Y es que el don Juan del siglo xvii encarna, de una forma muy particular, aquella sentencia que en el siglo XIX un filósofo como Nietzsche gritará con fuerza: “Permaneced fieles a la Tierra” (2009: 43). Don Juan pudo haber exclamado ¡Celebrad las delicias que nos ofrece la Tierra, con todas sus impurezas e imperfecciones! ¡Disfrutad de la belleza efímera, de la alegría y del dolor! Pues estas tienen sentido en la medida en que existe la muerte. Don Juan nunca añora la belleza absoluta, ni el conocimiento absoluto como Fausto. Don Juan se sabe finito, y como hombre finito desea los placeres terrenales. Sabe que la muerte nos acecha a cada instante.
Por último, pareciera que el carpe diem barroco encuentra su correlato en don Juan: hay que disfrutar de la carne antes de que envejezca. De alguna forma, don Juan absorbe también el sentimiento de fugacidad tan propio del barroco, lo asume y lo dota de otro sentido.
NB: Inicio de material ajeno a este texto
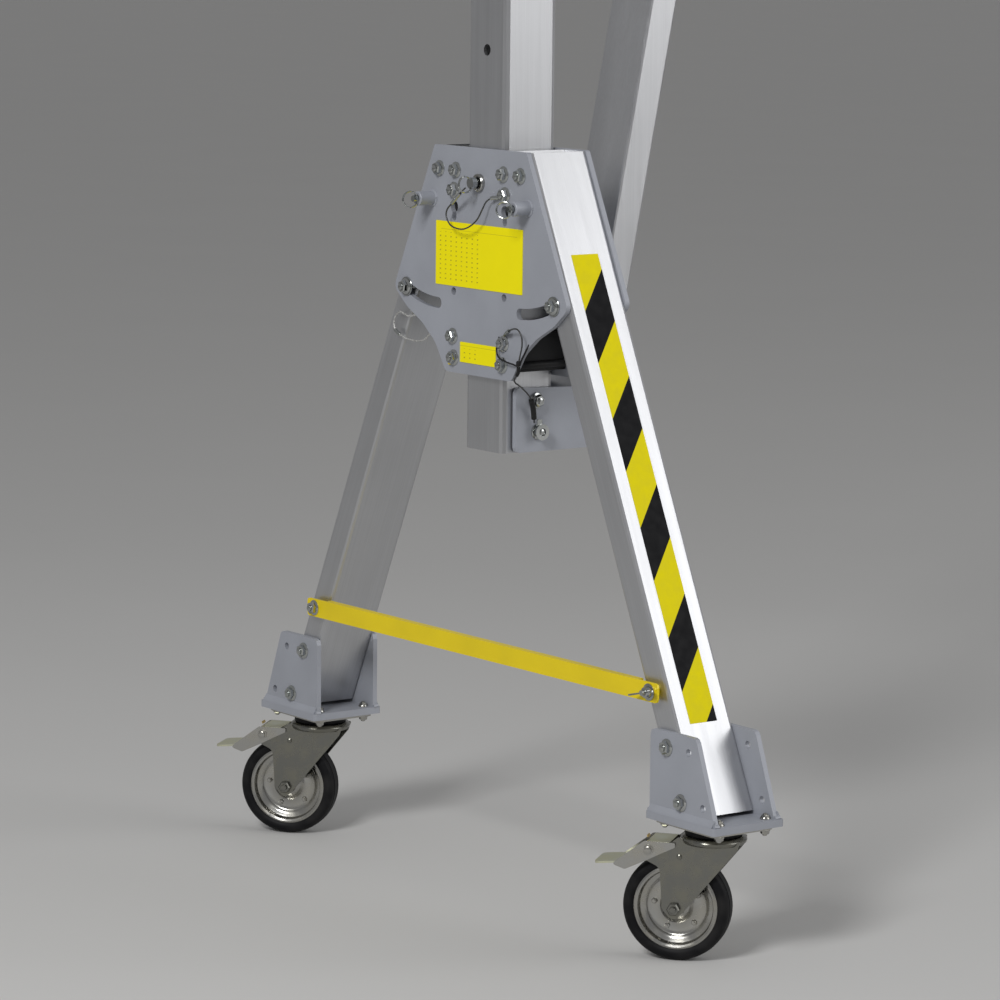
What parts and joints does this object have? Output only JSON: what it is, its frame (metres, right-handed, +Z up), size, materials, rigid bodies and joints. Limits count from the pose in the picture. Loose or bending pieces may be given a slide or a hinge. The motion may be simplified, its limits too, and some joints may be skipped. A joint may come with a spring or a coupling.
{
  "type": "portable gantry crane",
  "caption": "Portable aluminium gantry crane: girder with trolley on two pinned masts, each held by folding splayed legs with a tie bar and braked swivel castors.",
  "frame": {"origin": "floor level, at the middle of the bounding box", "axes": "+Z up, +Y along the girder, +X across it; the pictured end frame is the one at -Y"},
  "size_m": [1.3326, 4, 2.26],
  "materials": {
    "aluminium": "drawn, fine lengthwise grain",
    "grey_paint": "satin powder coat",
    "yellow_paint": "satin paint",
    "zinc": "bright zinc plate",
    "rubber": "matt rubber",
    "bolt_zinc": "bright zinc plate",
    "slide_plastic": "matt",
    "pedal_zinc": "yellowish zinc plate",
    "steel_wire": "stranded wire",
    "braid": "braided wire"
  },
  "bodies": {
    "near_head": {"near_outer_head_plate": "grey_paint", "near_inner_head_plate": "grey_paint", "near_upper_slide_collar": "slide_plastic", "near_lower_slide_collar": "slide_plastic", "near_left_pivot_bolt": "bolt_zinc", "near_right_pivot_bolt": "bolt_zinc", "near_plunger_lanyard": "steel_wire", "near_bracket_lanyard": "steel_wire", "near_side_lanyard": "braid"},
    "near_left_leg_body": {"near_left_leg": "aluminium", "near_left_foot": "grey_paint", "near_left_castor_plate": "zinc"},
    "near_left_fork_body": {"near_left_fork": "zinc"},
    "near_left_wheel_body": {"near_left_wheel_rim": "zinc", "near_left_tyre": "rubber"},
    "near_left_pedal_body": {"near_left_brake_pedal": "pedal_zinc"},
    "near_left_lock_plunger_body": {"near_left_lock_plunger": "bolt_zinc"},
    "near_right_leg_body": {"near_right_leg": "aluminium", "near_right_foot": "grey_paint", "near_right_castor_plate": "zinc"},
    "near_right_fork_body": {"near_right_fork": "zinc"},
    "near_right_wheel_body": {"near_right_wheel_rim": "zinc", "near_right_tyre": "rubber"},
    "near_right_pedal_body": {"near_right_brake_pedal": "pedal_zinc"},
    "near_right_lock_plunger_body": {"near_right_lock_plunger": "bolt_zinc"},
    "near_tie_bar_body": {"near_tie_bar": "yellow_paint"},
    "near_index_plunger_body": {"near_index_plunger": "bolt_zinc"},
    "far_head": {"far_outer_head_plate": "grey_paint", "far_inner_head_plate": "grey_paint", "far_upper_slide_collar": "slide_plastic", "far_lower_slide_collar": "slide_plastic", "far_left_pivot_bolt": "bolt_zinc", "far_right_pivot_bolt": "bolt_zinc"},
    "far_left_leg_body": {"far_left_leg": "aluminium", "far_left_foot": "grey_paint", "far_left_castor_plate": "zinc"},
    "far_left_fork_body": {"far_left_fork": "zinc"},
    "far_left_wheel_body": {"far_left_wheel_rim": "zinc", "far_left_tyre": "rubber"},
    "far_left_pedal_body": {"far_left_brake_pedal": "pedal_zinc"},
    "far_left_lock_plunger_body": {"far_left_lock_plunger": "bolt_zinc"},
    "far_right_leg_body": {"far_right_leg": "aluminium", "far_right_foot": "grey_paint", "far_right_castor_plate": "zinc"},
    "far_right_fork_body": {"far_right_fork": "zinc"},
    "far_right_wheel_body": {"far_right_wheel_rim": "zinc", "far_right_tyre": "rubber"},
    "far_right_pedal_body": {"far_right_brake_pedal": "pedal_zinc"},
    "far_right_lock_plunger_body": {"far_right_lock_plunger": "bolt_zinc"},
    "far_tie_bar_body": {"far_tie_bar": "yellow_paint"},
    "far_index_plunger_body": {"far_index_plunger": "bolt_zinc"},
    "upper": {"girder": "aluminium", "near_mast": "aluminium", "near_brace_bracket": "grey_paint", "near_brace": "aluminium", "far_mast": "aluminium", "far_brace_bracket": "grey_paint", "far_brace": "aluminium"},
    "trolley_body": {"trolley": "zinc"}
  },
  "joints": [
    {"name": "near_left_leg_fold", "type": "hinge", "parent": "near_head", "child": "near_left_leg_body", "pos_m": [-0.104, -1.7, 1.125], "axis": [0, -1, 0], "range_deg": [0, 23.5]},
    {"name": "near_left_castor_swivel", "type": "hinge", "parent": "near_left_leg_body", "child": "near_left_fork_body", "pos_m": [-0.513, -1.7, 0.18], "axis": [0, 0, 1], "continuous": true},
    {"name": "near_left_wheel_spin", "type": "hinge", "parent": "near_left_fork_body", "child": "near_left_wheel_body", "pos_m": [-0.55364, -1.73244, 0.08], "axis": [-0.6239, 0.7815, 0], "continuous": true},
    {"name": "near_left_brake_press", "type": "hinge", "parent": "near_left_fork_body", "child": "near_left_pedal_body", "pos_m": [-0.58412, -1.75677, 0.166], "axis": [0.6239, -0.7815, 0], "range_deg": [0, 14]},
    {"name": "near_left_lock_push", "type": "slide", "parent": "near_head", "child": "near_left_lock_plunger_body", "axis": [0, 1, 0], "range_m": [0, 0.008]},
    {"name": "near_right_leg_fold", "type": "hinge", "parent": "near_head", "child": "near_right_leg_body", "pos_m": [0.104, -1.7, 1.125], "axis": [0, 1, 0], "range_deg": [0, 23.5]},
    {"name": "near_right_castor_swivel", "type": "hinge", "parent": "near_right_leg_body", "child": "near_right_fork_body", "pos_m": [0.513, -1.7, 0.18], "axis": [0, 0, 1], "continuous": true},
    {"name": "near_right_wheel_spin", "type": "hinge", "parent": "near_right_fork_body", "child": "near_right_wheel_body", "pos_m": [0.47236, -1.73244, 0.08], "axis": [-0.6239, 0.7815, 0], "continuous": true},
    {"name": "near_right_brake_press", "type": "hinge", "parent": "near_right_fork_body", "child": "near_right_pedal_body", "pos_m": [0.44188, -1.75677, 0.166], "axis": [0.6239, -0.7815, 0], "range_deg": [0, 14]},
    {"name": "near_right_lock_push", "type": "slide", "parent": "near_head", "child": "near_right_lock_plunger_body", "axis": [0, 1, 0], "range_m": [0, 0.008]},
    {"name": "near_tie_bar_swing", "type": "hinge", "parent": "near_left_leg_body", "child": "near_tie_bar_body", "pos_m": [-0.437, -1.758, 0.3945], "axis": [0, -1, 0], "range_deg": [0, 30]},
    {"name": "near_index_push", "type": "slide", "parent": "near_head", "child": "near_index_plunger_body", "axis": [0, 1, 0], "range_m": [0, 0.01]},
    {"name": "far_left_leg_fold", "type": "hinge", "parent": "far_head", "child": "far_left_leg_body", "pos_m": [0.104, 1.7, 1.125], "axis": [0, 1, 0], "range_deg": [0, 23.5]},
    {"name": "far_left_castor_swivel", "type": "hinge", "parent": "far_left_leg_body", "child": "far_left_fork_body", "pos_m": [0.513, 1.7, 0.18], "axis": [0, 0, 1], "continuous": true},
    {"name": "far_left_wheel_spin", "type": "hinge", "parent": "far_left_fork_body", "child": "far_left_wheel_body", "pos_m": [0.55364, 1.73244, 0.08], "axis": [0.6239, -0.7815, 0], "continuous": true},
    {"name": "far_left_brake_press", "type": "hinge", "parent": "far_left_fork_body", "child": "far_left_pedal_body", "pos_m": [0.58412, 1.75677, 0.166], "axis": [-0.6239, 0.7815, 0], "range_deg": [0, 14]},
    {"name": "far_left_lock_push", "type": "slide", "parent": "far_head", "child": "far_left_lock_plunger_body", "axis": [0, -1, 0], "range_m": [0, 0.008]},
    {"name": "far_right_leg_fold", "type": "hinge", "parent": "far_head", "child": "far_right_leg_body", "pos_m": [-0.104, 1.7, 1.125], "axis": [0, -1, 0], "range_deg": [0, 23.5]},
    {"name": "far_right_castor_swivel", "type": "hinge", "parent": "far_right_leg_body", "child": "far_right_fork_body", "pos_m": [-0.513, 1.7, 0.18], "axis": [0, 0, 1], "continuous": true},
    {"name": "far_right_wheel_spin", "type": "hinge", "parent": "far_right_fork_body", "child": "far_right_wheel_body", "pos_m": [-0.47236, 1.73244, 0.08], "axis": [0.6239, -0.7815, 0], "continuous": true},
    {"name": "far_right_brake_press", "type": "hinge", "parent": "far_right_fork_body", "child": "far_right_pedal_body", "pos_m": [-0.44188, 1.75677, 0.166], "axis": [-0.6239, 0.7815, 0], "range_deg": [0, 14]},
    {"name": "far_right_lock_push", "type": "slide", "parent": "far_head", "child": "far_right_lock_plunger_body", "axis": [0, -1, 0], "range_m": [0, 0.008]},
    {"name": "far_tie_bar_swing", "type": "hinge", "parent": "far_left_leg_body", "child": "far_tie_bar_body", "pos_m": [0.437, 1.758, 0.3945], "axis": [0, 1, 0], "range_deg": [0, 30]},
    {"name": "far_index_push", "type": "slide", "parent": "far_head", "child": "far_index_plunger_body", "axis": [0, -1, 0], "range_m": [0, 0.01]},
    {"name": "near_mast_slide", "type": "slide", "parent": "near_head", "child": "upper", "axis": [0, 0, 1], "range_m": [-0.35, 0]},
    {"name": "far_head_slide", "type": "slide", "parent": "upper", "child": "far_head", "axis": [0, 0, 1], "range_m": [0, 0.35]},
    {"name": "trolley_travel", "type": "slide", "parent": "upper", "child": "trolley_body", "axis": [0, 1, 0], "range_m": [-1.13, 1.13]}
  ],
  "couplings": [
    {"joint": "far_head_slide", "follows": "near_mast_slide", "ratio": -1}
  ]
}
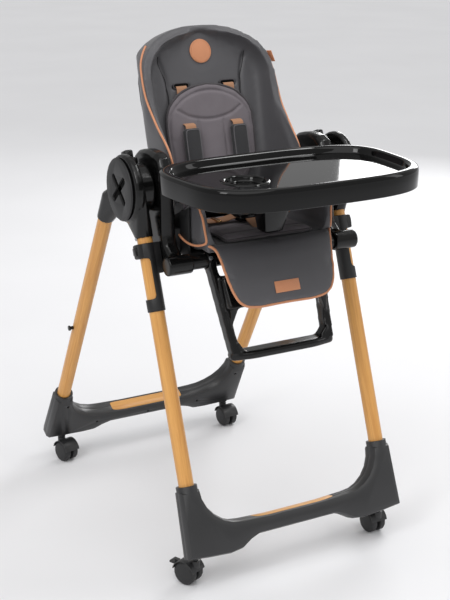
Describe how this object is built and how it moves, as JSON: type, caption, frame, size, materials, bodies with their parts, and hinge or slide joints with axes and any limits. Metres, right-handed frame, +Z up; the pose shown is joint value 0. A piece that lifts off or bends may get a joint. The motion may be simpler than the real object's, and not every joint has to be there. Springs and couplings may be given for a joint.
{
  "type": "baby high chair",
  "caption": "Folding baby high chair: A-frame legs on casters, height-sliding padded seat with reclining back, harness, leg rest and front tray.",
  "frame": {"origin": "centre of the object's box in plan, on the floor it stands on", "axes": "+Z up, the child faces -Y, +X is to the right of someone looking at the chair from the front"},
  "size_m": [0.524, 0.8738, 1.0586],
  "materials": {
    "wood_print_tube": "satin",
    "base_plastic": "matte",
    "matte_plastic": "matte",
    "gloss_plastic": "glossy",
    "tray_gloss": "high gloss",
    "steel": "brushed",
    "leatherette": "fine grain",
    "quilt": "woven",
    "webbing": "woven",
    "caster_plastic": "satin"
  },
  "bodies": {
    "frame": {"front_leg_left": "wood_print_tube", "front_leg_right": "wood_print_tube", "hub_socket_left": "gloss_plastic", "hub_socket_right": "gloss_plastic", "hub_cover_left": "matte_plastic", "hub_cover_right": "matte_plastic", "hub_pin_left": "steel", "hub_pin_right": "steel", "front_base_shell_front": "base_plastic", "front_base_shell_back": "base_plastic", "front_base_inlay": "wood_print_tube"},
    "rear_frame": {"rear_leg_left": "wood_print_tube", "rear_leg_right": "wood_print_tube", "rear_socket_left": "gloss_plastic", "rear_socket_right": "gloss_plastic", "tray_peg_left": "gloss_plastic", "tray_peg_right": "gloss_plastic", "rear_base_shell_front": "base_plastic", "rear_base_shell_back": "base_plastic", "rear_base_inlay": "wood_print_tube"},
    "seat": {"slider_left": "matte_plastic", "slider_right": "matte_plastic", "arm_bracket_left": "gloss_plastic", "arm_bracket_right": "gloss_plastic", "lap_strap_left": "webbing", "lap_strap_right": "webbing", "cross_tube": "gloss_plastic", "seat_shell": "matte_plastic", "seat_cover": "leatherette", "seat_liner": "quilt", "harness_buckle": "gloss_plastic", "crotch_strap": "webbing"},
    "back": {"back_shell": "matte_plastic", "back_cover": "leatherette", "back_liner": "quilt", "shoulder_strap_left": "webbing", "shoulder_strap_right": "webbing", "shoulder_pad_left": "webbing", "shoulder_pad_right": "webbing"},
    "leg_rest": {"leg_rest_frame": "gloss_plastic", "leg_rest_pad": "leatherette"},
    "tray": {"tray_top": "tray_gloss", "tray_base": "gloss_plastic"},
    "tray_release": {"tray_release": "gloss_plastic"},
    "recline_handle": {"recline_handle": "gloss_plastic"},
    "buckle_button": {"buckle_button": "gloss_plastic"},
    "fold_button_left": {"fold_button_left": "gloss_plastic"},
    "fold_button_right": {"fold_button_right": "gloss_plastic"},
    "height_button_left": {"height_button_left": "gloss_plastic"},
    "height_button_right": {"height_button_right": "gloss_plastic"},
    "caster_front_left": {"caster_hood_front_left": "caster_plastic"},
    "wheels_front_left": {"caster_wheels_front_left": "caster_plastic"},
    "brake_left": {"brake_lever_left": "caster_plastic"},
    "caster_front_right": {"caster_hood_front_right": "caster_plastic"},
    "wheels_front_right": {"caster_wheels_front_right": "caster_plastic"},
    "brake_right": {"brake_lever_right": "caster_plastic"},
    "caster_rear_left": {"caster_hood_rear_left": "caster_plastic"},
    "wheels_rear_left": {"caster_wheels_rear_left": "caster_plastic"},
    "caster_rear_right": {"caster_hood_rear_right": "caster_plastic"},
    "wheels_rear_right": {"caster_wheels_rear_right": "caster_plastic"}
  },
  "joints": [
    {"name": "rear_fold", "type": "hinge", "parent": "frame", "child": "rear_frame", "pos_m": [0, -0.06314, 0.768], "axis": [-1, 0, 0], "range_deg": [0, 40]},
    {"name": "seat_height", "type": "slide", "parent": "frame", "child": "seat", "axis": [0, -0.342, -0.9397], "range_m": [0, 0.22]},
    {"name": "back_recline", "type": "hinge", "parent": "seat", "child": "back", "pos_m": [0, 0.04286, 0.655], "axis": [-1, 0, 0], "range_deg": [0, 45]},
    {"name": "leg_rest_angle", "type": "hinge", "parent": "seat", "child": "leg_rest", "pos_m": [0, -0.17314, 0.634], "axis": [-1, 0, 0], "range_deg": [0, 45]},
    {"name": "tray_slide", "type": "slide", "parent": "seat", "child": "tray", "axis": [0, -1, 0], "range_m": [0, 0.06]},
    {"name": "tray_release_pull", "type": "slide", "parent": "tray", "child": "tray_release", "axis": [0, -1, 0], "range_m": [0, 0.006], "stiffness_N_per_m": 600},
    {"name": "recline_handle_pull", "type": "slide", "parent": "back", "child": "recline_handle", "axis": [0, 0.2571, 0.9664], "range_m": [0, 0.006], "stiffness_N_per_m": 800},
    {"name": "buckle_button_press", "type": "slide", "parent": "seat", "child": "buckle_button", "axis": [0, 0, -1], "range_m": [0, 0.0025], "stiffness_N_per_m": 800},
    {"name": "fold_button_left_press", "type": "slide", "parent": "frame", "child": "fold_button_left", "axis": [0, -0.342, -0.9397], "range_m": [0, 0.005], "stiffness_N_per_m": 800},
    {"name": "height_button_left_press", "type": "slide", "parent": "seat", "child": "height_button_left", "axis": [1, 0, 0], "range_m": [0, 0.0025], "stiffness_N_per_m": 800},
    {"name": "fold_button_right_press", "type": "slide", "parent": "frame", "child": "fold_button_right", "axis": [0, -0.342, -0.9397], "range_m": [0, 0.005], "stiffness_N_per_m": 800},
    {"name": "height_button_right_press", "type": "slide", "parent": "seat", "child": "height_button_right", "axis": [-1, 0, 0], "range_m": [0, 0.0025], "stiffness_N_per_m": 800},
    {"name": "caster_front_left_swivel", "type": "hinge", "parent": "frame", "child": "caster_front_left", "pos_m": [-0.222, -0.29314, 0.06], "axis": [0, 0, 1], "continuous": true},
    {"name": "caster_front_left_roll", "type": "hinge", "parent": "caster_front_left", "child": "wheels_front_left", "pos_m": [-0.22961, -0.27683, 0.025], "axis": [0.9063, 0.4226, 0], "continuous": true},
    {"name": "brake_left_tread", "type": "hinge", "parent": "caster_front_left", "child": "brake_left", "pos_m": [-0.24207, -0.25009, 0.037], "axis": [-0.9063, -0.4226, 0], "range_deg": [0, 15]},
    {"name": "caster_front_right_swivel", "type": "hinge", "parent": "frame", "child": "caster_front_right", "pos_m": [0.222, -0.29314, 0.06], "axis": [0, 0, 1], "continuous": true},
    {"name": "caster_front_right_roll", "type": "hinge", "parent": "caster_front_right", "child": "wheels_front_right", "pos_m": [0.22137, -0.27515, 0.025], "axis": [0.9994, 0.0349, 0], "continuous": true},
    {"name": "brake_right_tread", "type": "hinge", "parent": "caster_front_right", "child": "brake_right", "pos_m": [0.22034, -0.24567, 0.037], "axis": [-0.9994, -0.0349, 0], "range_deg": [0, 15]},
    {"name": "caster_rear_left_swivel", "type": "hinge", "parent": "rear_frame", "child": "caster_rear_left", "pos_m": [-0.224, 0.40286, 0.06], "axis": [0, 0, 1], "continuous": true},
    {"name": "caster_rear_left_roll", "type": "hinge", "parent": "caster_rear_left", "child": "wheels_rear_left", "pos_m": [-0.21965, 0.38539, 0.025], "axis": [-0.9703, -0.2419, 0], "continuous": true},
    {"name": "caster_rear_right_swivel", "type": "hinge", "parent": "rear_frame", "child": "caster_rear_right", "pos_m": [0.224, 0.40286, 0.06], "axis": [0, 0, 1], "continuous": true},
    {"name": "caster_rear_right_roll", "type": "hinge", "parent": "caster_rear_right", "child": "wheels_rear_right", "pos_m": [0.22526, 0.3849, 0.025], "axis": [-0.9976, -0.0698, 0], "continuous": true}
  ]
}
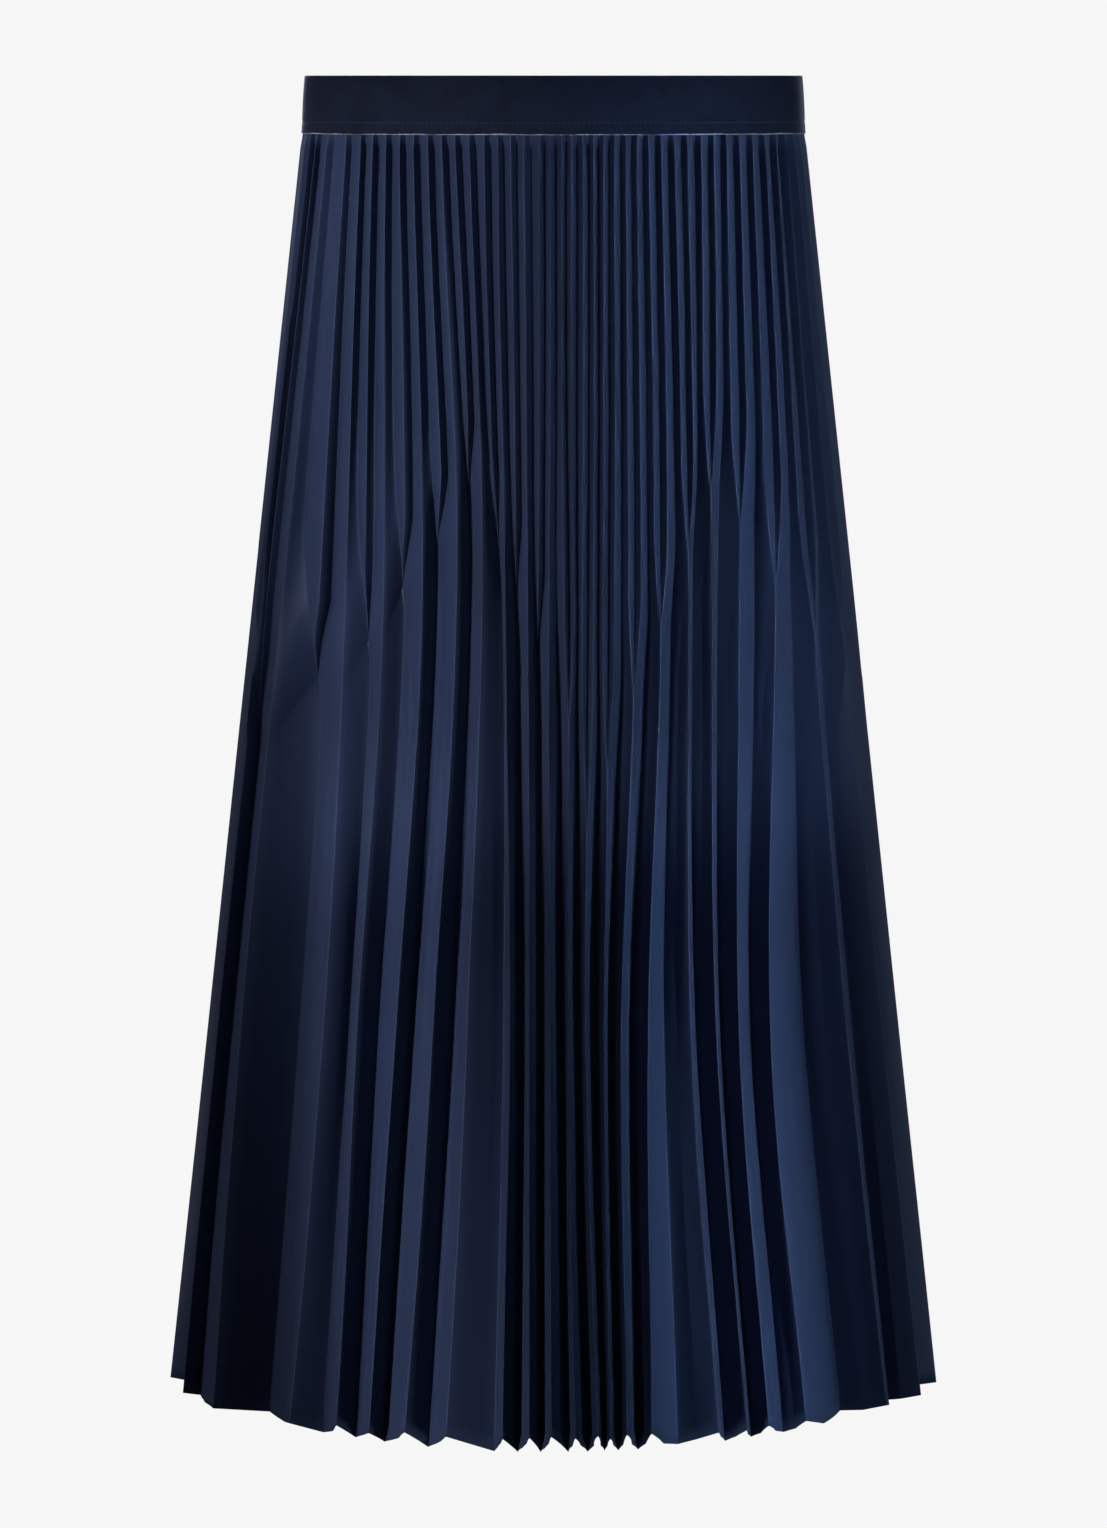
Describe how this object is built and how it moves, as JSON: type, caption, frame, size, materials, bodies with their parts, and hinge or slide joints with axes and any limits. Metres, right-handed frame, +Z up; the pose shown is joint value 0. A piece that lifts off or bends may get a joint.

La vida es un breve instante en lo desconocido de la eternidad. Ese breve instante transcurre en un lugar donde las cosas nacen, perecen y se olvidan. Por eso hay que disfrutarlas, no importa que el disfrute sea momentáneo. No importa perder el alma por toda la eternidad si por un instante seremos felices y completos en la tierra. El don Juan barroco es, pues, una metáfora de la existencia estética. De haber podido, habría gritado igual que Nietzsche “Permaneced fieles a la Tierra”, pero él no llega a la reflexión. Le falta la palabra, el buen discurso. Y es que el primer don Juan, como lo verá siglos más tarde Sören Kierkegaard, no puede “definir” la existencia estética, pero sí la escenifica, la encarna.